Cheste stopped scribbling. “You’d do that?”
“In hopes that should my advice prove useful,” I explained, “you might consider booking a series of legitimate consultations with me in the future.”
“Okay, excellent!” he exclaimed. “It’s a deal. So you’re saying, if we hack Trump’s twitter account and it starts tweeting stuff like that, there will be no choice but for the account to be shut down.”
“Well,” I cautioned, “yes, the idea is, those kind of tweets ought to get Trump’s Twitter account shut down – either by the White House, by public outrage, or by Twitter, at least you’d think so, and pretty quickly, at that. But America’s so screwed up these days, who knows? You have to be open to the possibility, however remote, that Trump’s supporters might like the fake, new, totally insane, utterly obnoxious, completely toxic Trump tweets even more than the old, real ones.”
“Holy [expletive],” he moaned, reaching for another deep swig from his drink. “What then?”
“Well,” I opined, “in the former case, hacking Trump’s Twitter account and inserting fake tweets such as the examples I provided should result in cancellation of that account and subsequently, the desired cessation of Trump tweets, which will save the presidency and the United States of America. But in the latter case, where the even more extreme content becomes a fad with his political base, Trump will seek to emulate and even outdo the fake tweets, and that will probably result in the downfall of civilization as we know it.”
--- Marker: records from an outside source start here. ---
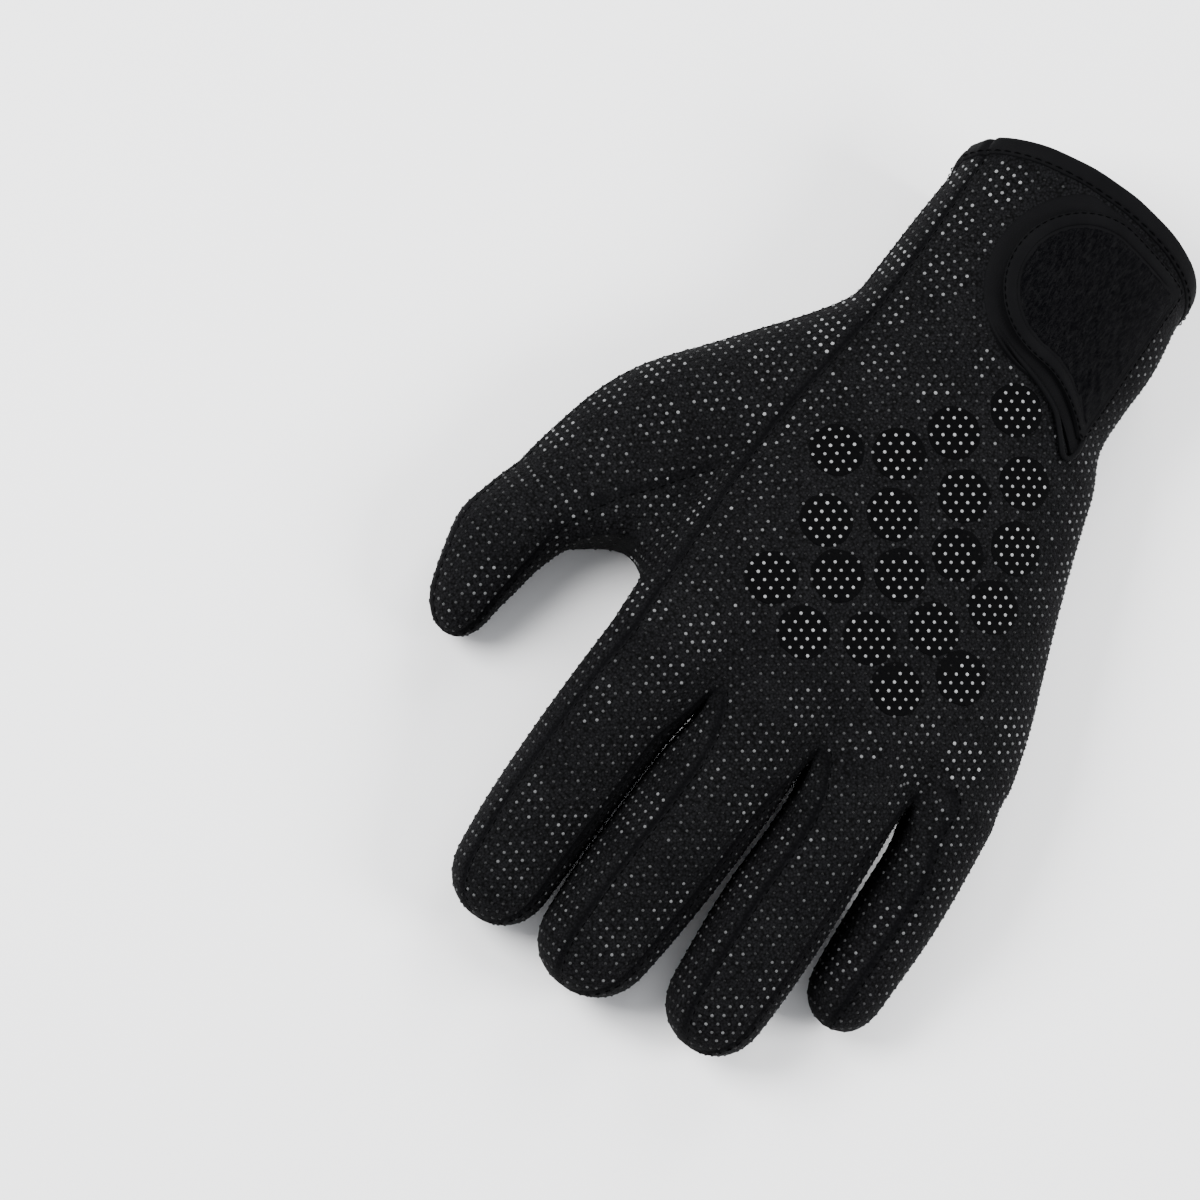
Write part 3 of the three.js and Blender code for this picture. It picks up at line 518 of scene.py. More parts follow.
        return ids[-1]

    def web(self, upper: int, lower: int, forward: float) -> Array:
        """Point numbers down a web between two lanes, from below its upper end.

        Args:
            upper: The upper end's point number.
            lower: The lower end's.
            forward: How far the web's middle stands forward.

        Returns:
            The points between the ends.
        """
        top, foot = self.at(np.array([upper, lower]))
        t = self.down_steps[1:, None]
        ids = self.add(top * (1 - t) + foot * t + np.array([0, forward, 0]) * np.sin(math.pi * t))
        self.forks.append(ids)
        return ids

    def finger(self, name: str, base: Array) -> None:
        """A finger from its root ring to its closed tip.

        A column at angle a is carried from the root ring, scaled with the finger, and settles
        into (x + across cos a, z + height sin a), turned to the finger's slope. The tip's rings
        shrink by (1 - (1 - q)^n)^(1/n) at the part q of the end's length from the tip.

        Args:
            name: The finger's name.
            base: Point numbers of the root ring.
        """
        table = FINGERS[name]
        root, tip = table.rows[0][0], table.rows[-1]
        end_length = 1.15 * tip[4]
        shaft_end = tip[0] - end_length
        shaft = np.linspace(root, shaft_end, round((shaft_end - root) / self.ring_step) + 1)[1:]
        q = (1 - np.arange(1, 15) / 15) ** 1.7
        y = np.concatenate([shaft, tip[0] - end_length * q])[:, None]
        end_scale = (1 - (1 - q) ** self.end_power) ** (1 / self.end_power)
        scale = np.concatenate([np.ones(len(shaft)), end_scale])[:, None]
        cut = 0.8 if name == "thumb" else 0.2
        around = self.columns((name,))
        start, seam, end, under, under_end = FINGER_ANGLES[name]
        degrees = [start, seam, end, under, under_end, start + 360]
        turn = np.radians(np.interp(around, [0, cut, 1, 2, 3, 4], degrees))
        row, first = table.read(y), table.read(np.array(root, float))
        slope = np.arctan(table.read(y + 1)["z"] - row["z"])
        rise = row["height"] * scale * np.sin(turn)
        ideal = np.stack([row["x"] + row["across"] * scale * np.cos(turn), y - rise * np.sin(slope),
                          row["z"] + rise * np.cos(slope)], -1)
        own = self.at(base)
        carried = np.stack([row["x"] + (own[:, 0] - first["x"]) * row["across"] / first["across"],
                            own[:, 1] + y - root,
                            row["z"] + (own[:, 2] - first["z"]) * row["height"] / first["height"]], -1)
        settle = ease((y - root) / self.settle_length)[..., None]
        points = carried * (1 - settle) + ideal * settle
        points[..., 2] = np.maximum(points[..., 2], 0)
        ids = self.add(points)
        grid = np.concatenate([base[None], ids])
        panels = panel_numbers(name, around)
        self.band(Tube(name, grid, around, 1), panels)
        self.close_tip(ids[-1], tip[0], panels)

    def close_tip(self, ring: Array, tip_y: float, panels: Array) -> None:
        """Closes a fingertip with a fan of cells from its last ring to the tip.

        Args:
            ring: The last ring's point numbers.
            tip_y: How far the tip reaches.
            panels: The panel of each column.
        """
        places = self.at(ring)
        middle = places.mean(0)
        tip = np.array([middle[0], tip_y, middle[2]])
        centre = self.add(tip[None])[0]
        half = (places + tip) / 2
        half[:, 1] = tip_y - (tip_y - places[:, 1]) * 0.25
        inner = self.add(half)
        self.quads.append(np.stack([ring, inner, np.roll(inner, -1), np.roll(ring, -1)], -1))
        self.quad_panels.append(panels)
        pairs = np.arange(0, len(ring) - 1, 2)
        after = inner[(pairs + 2) % len(ring)]
        self.quads.append(np.stack([inner[pairs], np.full(len(pairs), centre), after, inner[pairs + 1]], -1))
        self.quad_panels.append(panels[pairs])

    def build(self) -> "Skin":
        """Builds the whole skin and returns it."""
        last = self.split(self.sleeve(), 5)
        up, low = self.upper_cells, self.lower_cells
        fork = self.web(last["upper"][up], last["lower"][4 * low], 0)
        thumb_base = np.concatenate([last["upper"][:up + 1], fork, last["lower"][4 * low:], last["inner"]])
        self.finger("thumb", thumb_base)
        first = np.concatenate([last["upper"][up:], last["outer"], last["lower"][:4 * low + 1], fork[::-1]])
        end = self.split(self.palm(first), 4)
        inner = end["inner"]
        for k, name in enumerate(FINGER_NAMES[1:]):
            is_last = k == 3
            top, foot = end["upper"][(k + 1) * up], end["lower"][(3 - k) * low]
            outer = end["outer"] if is_last else self.web(top, foot, 1.0)
            lower = end["lower"][(3 - k) * low:(4 - k) * low + 1]
            self.finger(name, np.concatenate([end["upper"][k * up:(k + 1) * up + 1], outer, lower, inner]))
            inner = outer[::-1]
        return Skin(np.concatenate(self.points), np.concatenate(self.quads), np.concatenate(self.quad_panels),
                    self.tubes, np.concatenate(self.forks), self.wall)


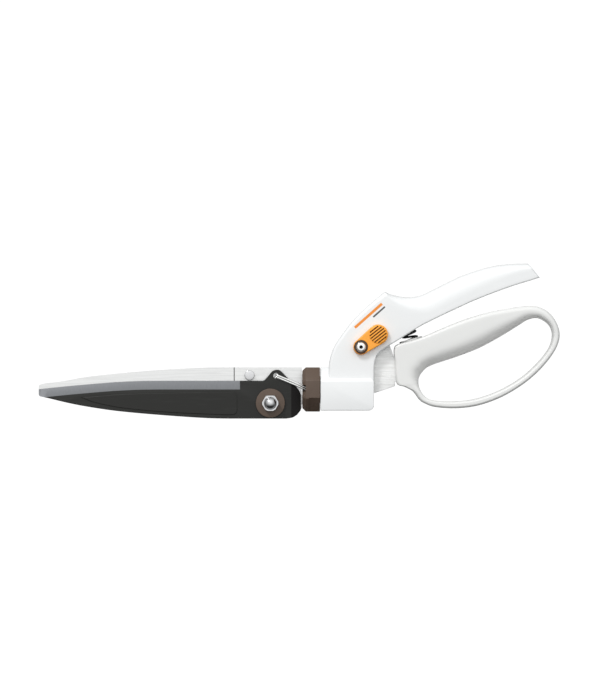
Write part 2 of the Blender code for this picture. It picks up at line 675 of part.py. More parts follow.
def return_spring():
    centre, axis = spring_line()
    side = Vector((axis.z, 0, -axis.x))
    reach = SPRING_HALF - SPRING_WIRE
    steps = round(SPRING_TURNS * 12)
    points = []
    for i in range(steps + 1):
        a = 2 * math.pi * SPRING_TURNS * i / steps + SPRING_PHASE
        ring = (side * math.cos(a) + Vector((0, math.sin(a), 0))) * SPRING_RADIUS
        points.append(centre + ring + axis * reach * (2 * i / steps - 1))
    return wire("return_spring", points, SPRING_WIRE)


# ---------------------------------------------------------------- lock

def lock_lever():
    back = -ARCH_HALF - GAP
    line = Vector(PAD_CENTRE) - Vector(LOCK_PIVOT)
    toward = math.degrees(math.atan2(line.y, line.x))
    lean = math.degrees(math.asin((PAD_RADIUS - LEVER_HUB) / line.length))
    outline = arc(PAD_CENTRE, PAD_RADIUS, toward + 90 + lean, toward - 90 - lean, 16)
    outline += arc(LOCK_PIVOT, LEVER_HUB, toward - 90 - lean, toward - 270 + lean, 12)
    lever = slab("lock_lever", [outline], back - LEVER_THICK, back, 0.5)
    recess = across("lever_recess", LOCK_WASHER + GAP, LOCK_PIVOT, back - 9, back - LEVER_THICK + LOCK_RECESS)
    hole = across("lever_hole", LOCK_SCREW + GAP, LOCK_PIVOT, back - 9, back + 3)
    return cut(lever, recess, hole)


def lock_fasteners():
    seat = -ARCH_HALF - GAP - LEVER_THICK + LOCK_RECESS - 0.15
    ring = washer("lock_washer", LOCK_WASHER, LOCK_SCREW + GAP, LOCK_PIVOT,
                  seat - LOCK_WASHER_THICK, seat)
    foot = seat - LOCK_WASHER_THICK - 0.15
    head = across("lock_screw", LOCK_SCREW_HEAD, LOCK_PIVOT, foot - 1.5, foot)
    shank = across("lock_screw_shank", LOCK_SCREW, LOCK_PIVOT, foot - 0.5, -ARM_HALF, 16)
    socket = hexagon("lock_screw_socket", 2.4, LOCK_PIVOT, foot - 3, foot - 0.5)
    return [ring, cut(join(head, shank), socket)]


def lock_cam():
    post = across("lock_cam", LOCK_POST, LOCK_PIVOT, -ARCH_HALF, -ARM_HALF - GAP - 0.2)
    cam = across("cam_end", LOCK_CAM, LOCK_PIVOT, -ARM_HALF - 1, ARM_HALF)
    flat = block("cam_flat", (LOCK_PIVOT[0] - 9, -ARM_HALF, LOCK_PIVOT[1] - 9),
                 (LOCK_PIVOT[0] - 1.0, 20, LOCK_PIVOT[1] + 9))
    bore = across("cam_bore", LOCK_SCREW + 0.15, LOCK_PIVOT, -ARCH_HALF - 1, -ARM_HALF + 0.5, 16)
    return cut(join(post, cam), flat, bore)


# ---------------------------------------------------------------- assembly

def empty_at(name, place, parent):
    made = bpy.data.objects.new(name, None)
    bpy.context.scene.collection.objects.link(made)
    made.parent = parent
    made.location = Vector((place[0], 0, place[1])) * MM - world_place(parent)
    return made


def world_place(parent):
    total = Vector()
    while parent:
        total += parent.location
        parent = parent.parent
    return total


def fit(obj, parent, finish):
    """Hangs a finished piece on its joint's empty, with its material and its shading."""
    obj.data.transform(Matrix.Translation(-world_place(parent)))
    obj.parent = parent
    obj.data.materials.clear()
    obj.data.materials.append(finish)
    obj.data.shade_smooth()
    obj.data.set_sharp_from_angle(angle=math.radians(35))
    for holder in obj.users_collection:
        holder.objects.unlink(obj)
    PARTS.objects.link(obj)


def build():
    white = new_material("white_plastic", (0.84, 0.86, 0.87), 0.35)
    grey = new_material("pale_grey_plastic", (0.76, 0.76, 0.75), 0.4)
    brown = new_material("brown_plastic", (0.115, 0.080, 0.065), 0.5)
    orange = new_material("orange_plastic", (0.93, 0.34, 0.04), 0.4)
    steel = new_material("brushed_steel", (0.78, 0.78, 0.77), 0.32, 1.0)
    coated = new_material("black_coating", (0.035, 0.034, 0.032), 0.45)
    plated = new_material("plated_steel", (0.70, 0.70, 0.70), 0.2, 1.0)
    spring = new_material("black_spring_steel", (0.03, 0.03, 0.03), 0.4, 0.6)

    whole = empty_at("grass_shears", (0, 0), None)
    head = empty_at("head_swivel_axis", (0, 0), whole)
    blade = empty_at("blade_axis", BLADE_PIVOT, head)
    slide = empty_at("rod_axis", (BALL_X, 0), head)
    handle = empty_at("lower_handle_axis", HANDLE_PIVOT, whole)
    lock = empty_at("lock_lever_axis", LOCK_PIVOT, whole)

    fit(housing_front(), whole, white)
    fit(housing_back(), whole, white)
    fit(handle_pivot_pin(), whole, plated)
    fit(return_spring(), whole, spring)
    for number in range(len(SCREWS)):
        fit(housing_screw(number), whole, plated)
    fit(fixed_blade(), head, steel)
    fit(swivel_collar(), head, brown)
    fit(wave_washer(), head, plated)
    fit(stop_pin(), head, plated)
    for piece, finish in zip(pivot_stack(), (brown, plated, plated, plated)):
        fit(piece, head, finish)
    fit(moving_blade(), blade, coated)
    for piece in (drive_rod(), rod_pin(), link_wire()):
        fit(piece, slide, plated)
    fit(drive_arm(), handle, grey)
    fit(lower_grip(), handle, grey)
    fit(lock_lever(), lock, orange)
    for piece, finish in zip(lock_fasteners(), (brown, plated)):
        fit(piece, lock, finish)
    fit(lock_cam(), lock, plated)
    centre_on_origin(whole)


def centre_on_origin(whole):
    bpy.context.view_layer.update()
    corners = [obj.matrix_world @ Vector(c) for obj in PARTS.objects for c in obj.bound_box]
    low = Vector(min(c[i] for c in corners) for i in range(3))
    high = Vector(max(c[i] for c in corners) for i in range(3))
    whole.location = -(low + high) / 2
    bpy.context.view_layer.update()


clear_scene()
PARTS = new_collection("grass_shears")
CUTTERS = new_collection("cutters")
build()
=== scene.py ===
"""Looks for the grass shears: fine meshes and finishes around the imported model.

Places are given in millimetres from the swivel axis at the housing's front face, as (x, y, z):
x runs from the blades to the handles, z is up, and the side with the lock lever faces -y.
"""

import json
import math

import bmesh
import bpy
from mathutils import Matrix, Vector


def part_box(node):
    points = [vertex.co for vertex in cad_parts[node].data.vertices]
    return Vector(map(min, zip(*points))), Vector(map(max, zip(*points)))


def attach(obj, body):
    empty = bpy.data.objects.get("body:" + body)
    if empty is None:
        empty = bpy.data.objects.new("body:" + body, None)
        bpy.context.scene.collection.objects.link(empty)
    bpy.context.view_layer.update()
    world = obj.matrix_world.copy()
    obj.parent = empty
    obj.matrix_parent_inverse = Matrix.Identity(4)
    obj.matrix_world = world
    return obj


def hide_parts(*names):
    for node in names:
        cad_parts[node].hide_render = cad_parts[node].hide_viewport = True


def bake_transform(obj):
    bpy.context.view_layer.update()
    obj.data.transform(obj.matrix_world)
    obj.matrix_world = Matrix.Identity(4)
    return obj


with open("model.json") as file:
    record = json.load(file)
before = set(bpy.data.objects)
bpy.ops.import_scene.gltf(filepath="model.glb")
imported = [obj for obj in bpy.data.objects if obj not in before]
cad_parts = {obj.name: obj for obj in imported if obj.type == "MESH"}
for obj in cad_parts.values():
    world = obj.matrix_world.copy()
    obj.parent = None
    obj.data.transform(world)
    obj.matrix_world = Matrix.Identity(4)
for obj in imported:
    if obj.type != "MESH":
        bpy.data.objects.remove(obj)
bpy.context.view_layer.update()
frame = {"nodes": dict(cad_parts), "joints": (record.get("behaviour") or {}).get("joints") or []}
bpy.ops.object.select_all(action="DESELECT")

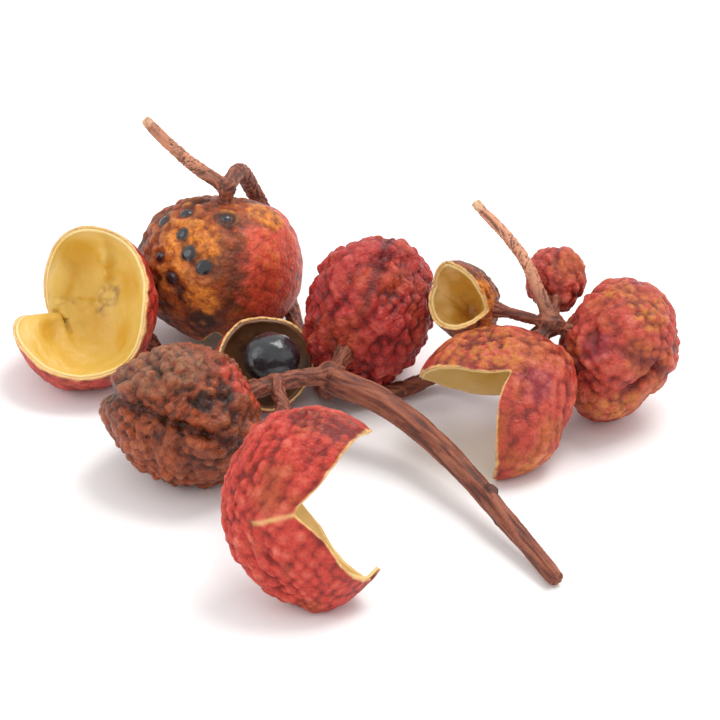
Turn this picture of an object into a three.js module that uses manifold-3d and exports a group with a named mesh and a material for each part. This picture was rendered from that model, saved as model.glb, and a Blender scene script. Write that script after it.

“I guess that’s a chance we’ll all have to take,” Cheste remarked as he gave me a cocktail napkin with a post office box address printed on it, handed our checks to the waiter along with a hundred dollar bill, and rose to leave. “I’m sure not about to risk losing my job telling Trump to knock off the tweets, and besides, as far as I can tell, Twitter looks more or less like the downfall of civilization as we know it anyhow.”
“There are times,” I confessed, “when I cannot say I would disagree.”